We probably won’t see any of this, however. The Roman summer has been enlivened by a lashing campaign by the Messenger , which, for reasons that frankly escape us, has been beating hard, and with almost daily frequency, against the CArMe project, alternately branded as a “havoc,” an “outrage” (it is not clear to whom or to what), an intervention that would “deface” the city’s oldest core. Then, on August 9, colleagues at the Roman newspaper could finally breathe a sigh of relief: “the Imperial Fora are saved,” they headlined, giving news of a summit that brought together Culture Minister Gennaro Sangiuliano, Mayor Roberto Gualtieri, Colosseum Director Alfonsina Russo, Capitoline Superintendent Claudio Parisi Presicce and Special Superintendent Daniela Porro, and in which a decision was made for the substantial preservation of the features of the street wanted by Mussolini. “The Imperial Fora will be enhanced but not distorted,” read the piece signed by Ferdinando Magliaro: “no posticcio squares” (?), “no gazebos,” “no planters” (as if they were permanent interventions!), “no completely decontextualized contemporary art installations” (how do you know they will be “decontextualized” if they have not yet been designed?), “no Archeotram” (when, in fact, the idea of the forum tramway was being eliminated from the Urban Sustainable Mobility Plan as early as early 2022). Yes, instead, to the street “remaining as it is today, with no retouches to the roadway dimensions”: “resurfaced sidewalks, excavated edges, and all the pine trees that over the years have collapsed or been cut down due to end of life or illness will be replanted.”
In essence, Via dei Fori Imperiali will not be touched. It is then unclear what the point of an international competition is, if the maximum allowed will be redoing the sidewalks and replanting the pines. Above all, it is not understood why this choice was made. It is not clear why Via dei Fori Imperiali should be left intact: it is a reactionary and anachronistic idea. There are no reasonable reasons for it. The CArMe is inspired, as we have seen, by a project that influential, far-sighted, visionary personalities worked on. It was still a kind of master plan, not yet an executive plan: certainly, the unknown of the eventual gap between idea and execution still existed, but evidently even the idea did not meet with approval. And it was anything but an offense to Rome. The Bianchi Bandinelli, Italia Nostra Roma and Carteinregola associations also sent a letter to Mayor Gualtieri asking for the reasons for a decision that for now appears to be supported, according to the missive, by the “one and only purpose of serving the holding of military parades.” If this is indeed the reason, the decision to abandon the original project takes on further curious, if not grotesque, contours. But do you really give up a project designed for the future of Rome because you cannot find another place for the June 2 parade? Then, as Giovanni Caudo, chairman of the Rome Municipality’s PNRR Special Commission, wrote, if everything is left as it is it would at least be necessary to have the courage to do the only thing that would make sense to do with a substantially unaltered Via dei Fori Imperiali: “reopening it to traffic,” “at least that would justify the preservation of the roadway.”

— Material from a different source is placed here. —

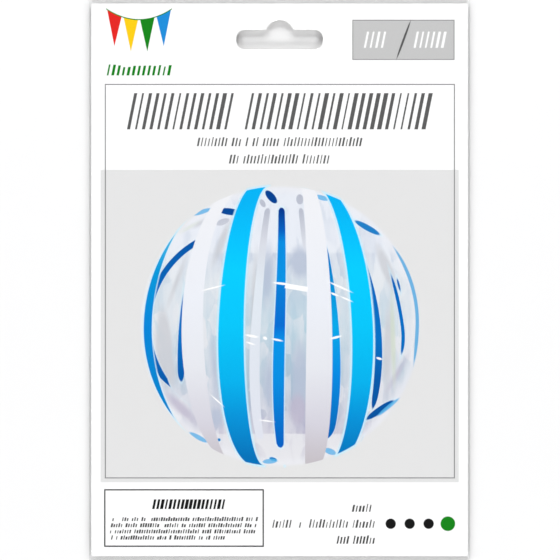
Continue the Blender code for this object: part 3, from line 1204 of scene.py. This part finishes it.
    def surface(self, x: np.ndarray, s: np.ndarray) -> np.ndarray:
        """The strip's surface: x across the bag and s along the strip give a point.

        On a flat run y goes with s and the height is that run's own. On a fold the point turns through half
        a circle between the heights of the runs that it joins. Along the sides every run comes down, or up,
        to the weld.

        Args:
            x: Places across the bag.
            s: Places along the strip.

        Returns:
            One point for each pair, three numbers each.
        """
        top, bottom = np.full_like(x, self.fold_y), np.full_like(x, -self.fold_y)
        flap_y = self.fold_y - (self.ends[Run.FLAP] - s)
        front_y = self.fold_y - (s - self.starts[Run.FRONT])
        back_y = -self.fold_y + (s - self.starts[Run.BACK])
        flap_z = np.full_like(x, self.floor_gap)
        front_z, back_z = self.front_height(x, front_y), self.back_height(x, back_y)
        heights = {
            Run.FLAP: flap_z,
            Run.FRONT: front_z,
            Run.BACK: back_z,
            Run.TOP_FOLD: (flap_z, self.front_height(x, top)),
            Run.BOTTOM_FOLD: (self.front_height(x, bottom), self.back_height(x, bottom)),
        }
        y, z = np.zeros_like(x), np.zeros_like(x)
        land = self.half_width - self.weld_width - self.card_half_width
        beside_card = smooth((np.abs(x) - self.card_half_width) / land)
        for run, run_y, lift in ((Run.FLAP, flap_y, None), (Run.FRONT, front_y, 0.6), (Run.BACK, back_y, -0.6)):
            here = (s >= self.starts[run]) & (s <= self.ends[run])
            y = np.where(here, run_y, y)
            if lift is None:
                z = np.where(here, heights[run], z)
                continue
            welded = beside_card * smooth((self.half_height - np.abs(run_y)) / 0.004)
            z = np.where(here, blend(heights[run], self.weld_height + lift * self.film, welded), z)
        for run, centre, outward in ((Run.TOP_FOLD, top, 1.0), (Run.BOTTOM_FOLD, bottom, -1.0)):
            here = (s > self.starts[run]) & (s < self.ends[run])
            turn = (s - self.starts[run]) / (self.ends[run] - self.starts[run]) * np.pi
            first, last = heights[run]
            y = np.where(here, centre + outward * np.sin(turn) * self.end_height / 2, y)
            z = np.where(here, blend(first, last, (1 - np.cos(turn)) / 2), z)
        on_flap = smooth((self.ends[Run.FLAP] - s) / 0.0035) * smooth(np.abs(x) / self.half_width * 2 - 1)
        return np.stack([x - np.sign(x) * self.flap_inset * on_flap, y, z], axis=1)

    def areas(self, x: np.ndarray, s: np.ndarray) -> np.ndarray:
        """Which stretch of film each place belongs to, as its material's place."""
        area = np.full(x.shape, FilmArea.CLEAR, np.int32)
        area[(s > 0.002) & (s < 0.002 + self.glue_width)] = FilmArea.GLUE
        area[np.abs(x) > self.half_width - self.weld_width] = FilmArea.WELD
        return area

    def build(self) -> bpy.types.Object:
        """Make the bag, dress it and stand it for its node.

        Returns:
            The bag.
        """
        x, s, faces = self.flat_triangles()
        mesh = bpy.data.meshes.new("film_bag")
        mesh.from_pydata(self.surface(x, s).tolist(), [], faces[:, ::-1].tolist())
        centre_x, centre_s = x[faces].mean(axis=1), s[faces].mean(axis=1)
        mesh.polygons.foreach_set("material_index", self.areas(centre_x, centre_s))
        mesh.shade_smooth()
        bag = bpy.data.objects.new("film_bag", mesh)
        bpy.context.scene.collection.objects.link(bag)
        for finish in (CLEAR_FILM, WELDED_FILM, GLUED_FILM):
            mesh.materials.append(finish.material())
        wall = bag.modifiers.new("film_thickness", "SOLIDIFY")
        wall.thickness = self.film
        wall.offset = 0.0
        wall.use_rim = True
        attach(bag, "root")
        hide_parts(self.node)
        LOG.info("%s: %d points, %d triangles, stands for %s", bag.name, len(x), len(mesh.polygons), self.node)
        return bag


CLEAR_FILM = FilmFinish("clear_film", 0.016, 0.05, 0.25)
WELDED_FILM = FilmFinish("welded_film", 0.02, 0.3, 0.5)
GLUED_FILM = FilmFinish("glued_film", 0.03, 0.35, 0.4)


@dataclass
class PrintedCard:
    """The card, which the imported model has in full. Only its finish is new."""

    node: str = "printed_card"

    def dress(self, nodes: dict[str, bpy.types.Object]) -> bpy.types.Object:
        """Give the card its printed finish.

        Args:
            nodes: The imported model's nodes.

        Returns:
            The card.
        """
        card = nodes[self.node]
        low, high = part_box(self.node)
        finish = PrintedCardFinish(card_top=high.z)
        card.data.materials.clear()
        card.data.materials.append(finish.material())
        LOG.info("%s: printed, %.1f by %.1f mm", card.name, *(MILLIMETRES * (high - low))[:2])
        return card


@dataclass(frozen=True)
class SoftBox:
    """A studio light, wide and high, that faces the packet."""

    azimuth: float
    elevation: float
    distance: float
    width: float
    height: float
    power: float

    def build(self, name: str) -> bpy.types.Object:
        """Make the light."""
        light = bpy.data.lights.new(name, "AREA")
        light.shape = "RECTANGLE"
        light.size = self.width
        light.size_y = self.height
        light.energy = self.power
        lamp = bpy.data.objects.new(name, light)
        turn, lift = math.radians(self.azimuth), math.radians(self.elevation)
        away = Vector((math.cos(turn) * math.cos(lift), math.sin(turn) * math.cos(lift), math.sin(lift)))
        lamp.location = away * self.distance
        lamp.rotation_euler = away.to_track_quat("Z", "Y").to_euler()
        lamp.visible_camera = False
        bpy.context.scene.collection.objects.link(lamp)
        return lamp


@dataclass
class Studio:
    """A pale floor, soft lights low round the packet, and a camera straight above it.

    Attributes:
        view_width: How much of the packet's plane the picture shows from side to side.
        view_centre: The point of the packet that is in the middle of the picture.
        camera_height: How far above the floor the camera is.
        sensor: The camera's sensor width in millimetres.
        floor_side: How wide the floor is.
        lamps: The lights.
    """

    view_width: float = 0.20664
    view_centre: tuple[float, float] = (0.00015, -0.00007)
    camera_height: float = 2.5
    sensor: float = 36.0
    floor_side: float = 12.0
    lamps: tuple[SoftBox, ...] = (
        SoftBox(90.0, 17.0, 1.8, 1.8, 0.5, 65.0),
        SoftBox(270.0, 17.0, 1.8, 1.8, 0.5, 58.2),
        SoftBox(180.0, 24.0, 1.8, 1.0, 0.6, 11.6),
        SoftBox(0.0, 24.0, 1.8, 1.0, 0.6, 11.6),
    )

    def build(self, face_height: float) -> None:
        """Make the floor, the lights, the surroundings and the camera.

        Args:
            face_height: How high the card's face is, which is where the picture's width is measured.
        """
        self.make_floor()
        for count, lamp in enumerate(self.lamps, start=1):
            lamp.build(f"soft_box_{count}")
        self.make_surroundings()
        self.make_camera(face_height)
        bpy.context.scene.view_settings.view_transform = "Standard"
        bpy.context.scene.view_settings.look = "None"

    def make_floor(self) -> None:
        """A flat pale floor."""
        half = self.floor_side / 2
        corners = np.array([(-half, -half, 0.0), (half, -half, 0.0), (half, half, 0.0), (-half, half, 0.0)])
        mesh = bpy.data.meshes.new("floor")
        mesh.from_pydata(corners.tolist(), [], [(0, 1, 2, 3)])
        floor = bpy.data.objects.new("floor", mesh)
        bpy.context.scene.collection.objects.link(floor)
        material, graph = new_material("pale_floor")
        cloud = graph.noise(graph.place(), 40.0, 3.0)
        graph.surface({
            "Base Color": graph.mix(cloud, (0.712, 0.712, 0.712, 1.0), (0.722, 0.722, 0.722, 1.0)),
            "Roughness": 0.85,
            "Specular IOR Level": 0.1,
        })
        mesh.materials.append(material)

    def make_surroundings(self) -> None:
        """A pale room that is darker straight overhead, so that the film mirrors little of it to the camera."""
        world = bpy.data.worlds.new("pale_room")
        bpy.context.scene.world = world
        world.use_nodes = True
        graph = Graph(world.node_tree)
        direction = graph.out("ShaderNodeTexCoord", output="Generated")
        up = direction.dot((0.0, 0.0, 1.0))
        stops = [(0.0, (0.40, 0.40, 0.41, 1.0)), (0.5, (0.30, 0.30, 0.31, 1.0)), (0.8, (0.02, 0.02, 0.02, 1.0))]
        sky = graph.out("ShaderNodeBackground", inputs={"Color": graph.ramp(up, stops), "Strength": 1.0})
        graph.node("ShaderNodeOutputWorld", inputs={"Surface": sky})

    def make_camera(self, face_height: float) -> None:
        """A long lens straight above, whose picture is as wide as the view at the card's face."""
        data = bpy.data.cameras.new("camera")
        data.sensor_width = self.sensor
        data.lens = self.sensor * (self.camera_height - face_height) / self.view_width
        data.clip_start = 0.1
        data.clip_end = 20.0
        camera = bpy.data.objects.new("camera", data)
        camera.location = (*self.view_centre, self.camera_height)
        bpy.context.scene.collection.objects.link(camera)
        bpy.context.scene.camera = camera


def corners(box: tuple[Vector, Vector]) -> list[list[float]]:
    """A box's lowest and highest corners as plain lists of numbers."""
    return [[round(value, 6) for value in corner] for corner in box]


def main() -> None:
    """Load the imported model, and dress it."""
    logging.basicConfig(level=logging.INFO, format="%(name)s: %(message)s")
    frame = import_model()
    card = PrintedCard().dress(frame["nodes"])
    FilmBag().build()
    Studio().build(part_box(card.name)[1].z)


if __name__ == "__main__":
    main()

Then there is another issue: the redevelopment of Via dei Fori Imperiali has already been included in the Dpcm of last June 8 approving the proposed detailed program of interventions related to the Jubilee celebrations of 2025. For intervention number 23, “pedestrianization and redevelopment Via dei Fori Imperiali,” 10.5 million euros have already been allocated: “the objective of the arrangement for the future new area of the Imperial Forums,” reads the annex to the decree, “is that of a spatial, functional and monumental integration of the contemporary level with the archaeological one, for the realization of a new scene of public space and for the transformation of the ancient forums into contemporary, non-museum-ized squares open to city life.” The decree also specifies how to achieve the goal: descents and public squares located on the archaeological level, overlooks, possibility of organizing cultural events. Then there are other allocations: one and a half million euros for the “enhancement of the urban image” of the CArMe archaeological ring (i.e., the fittings, street furniture, and works of art that will serve to define the unified image of the area), 1.8 million euros for the expansion of the service center in Via del Tempio della Pace, three hundred thousand euros for the international competition, and more. It is then unclear how the idea of creating “an integration of the contemporary level with the archaeological level for the creation of a new scene of public space” can be followed up if it will not be possible to touch anything. Well then, the associations do well to ask the mayor for the disclosure of both projects in their details, both the original and the modified one, so that we can have a more informed discussion.
For now, all that remains is to wait for the next developments, in the hope that the project will not be limited to handing back Via dei Fori Imperiali as it is, with only a few sidewalks redone and a few pine trees replanted. And with the knowledge that the true arrangement of the street is only postponed, since an intervention that truly integrates the street with the archaeological area is inevitably written into Rome’s future. Antonio Cederna wrote as early as 1981: “Dismantling the asphalt, bringing the imperial forums back into the light, means removing the antiquities from the trivial use that has been made of them up to now, reduced as they have been to mere scenic backdrops sunk into basins, and restoring to them the role of protagonists of the urban scene, in vital and not superficial and rhetorical contact with the people.” This would serve a modern Rome.